Personally I think there are a lot of things that should be done
different from CL FORMAT, including the already discussed ~P and ~C.
That doesn't make FORMAT a bad thing either.
> Formatter procedures can work any way you like; all you need is to
> pass some different WRITE-CHAR procedure, which allows for even more
> expressiveness. For instance, you could use SHIFT & RESET to generate
> a stream from FORMATTER:
> (format FORMATTER
> (lambda (char) (shift k (stream-cons char (k)))))
You can do this with CL format too. Or just FORMATTER. To avoid
confusion in the discussion, can you use a different name than format?
fmt works, as does funcall (since that's what it is).
> If we cared that much about conciseness, we'd all be using Perl or
> GOO. But we don't care _that_ much.
It has it's place though, and if in a quick script I can save typing
four lines by writing a single short format I will. In a larger
application I'm more likely to want to use a (localized) format rule
which I will grab from a config file. As such, I generally consider
to be bad style in both cases.
> > and not only lets you re-use the format string in parts of
> > your program, it lets you easily change it at runtime
> The same can be said about formatter procedures.

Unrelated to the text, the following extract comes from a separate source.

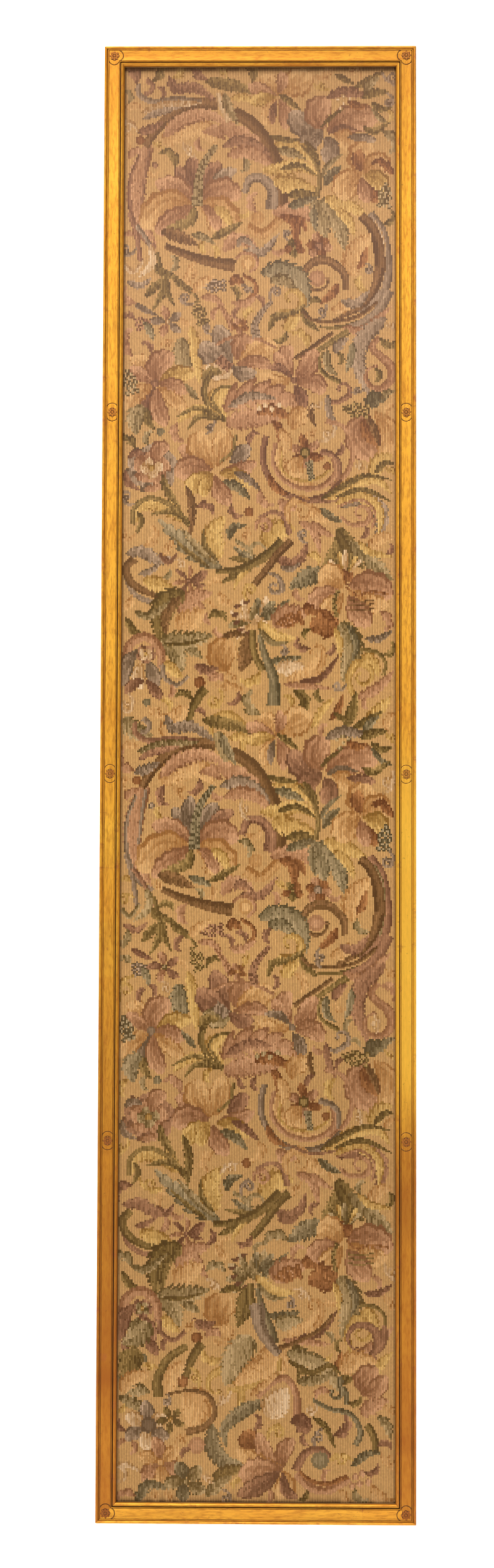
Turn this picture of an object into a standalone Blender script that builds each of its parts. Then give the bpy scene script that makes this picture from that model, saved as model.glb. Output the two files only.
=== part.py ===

You can only choose from pre-defined formatter procedures, that's a
whole world of difference.
> But what you're really doing there is just creating a very limited
> language for formatting; it's equivalent to having a very limited
> EVAL. Why not use EVAL? You could even write an incredibly simple
> EVAL that supports only LAMBDA, function application, and the built-in
Because eval is evil. Because restricted languages are easier to verify
and easier to optimize.
> Formatter procedures can easily be arbitrarily nested however you like.
As can format strings, as can format lists.
> And you don't need to remember obscure formatting directive syntax
> with obscure single-character main names and strange syntax to go
> around it (SRFI 29's ~@*, anyone?).
So use longer names. There's no reason format has to use ~X instead of
~NAME~. Or some combination of both styles.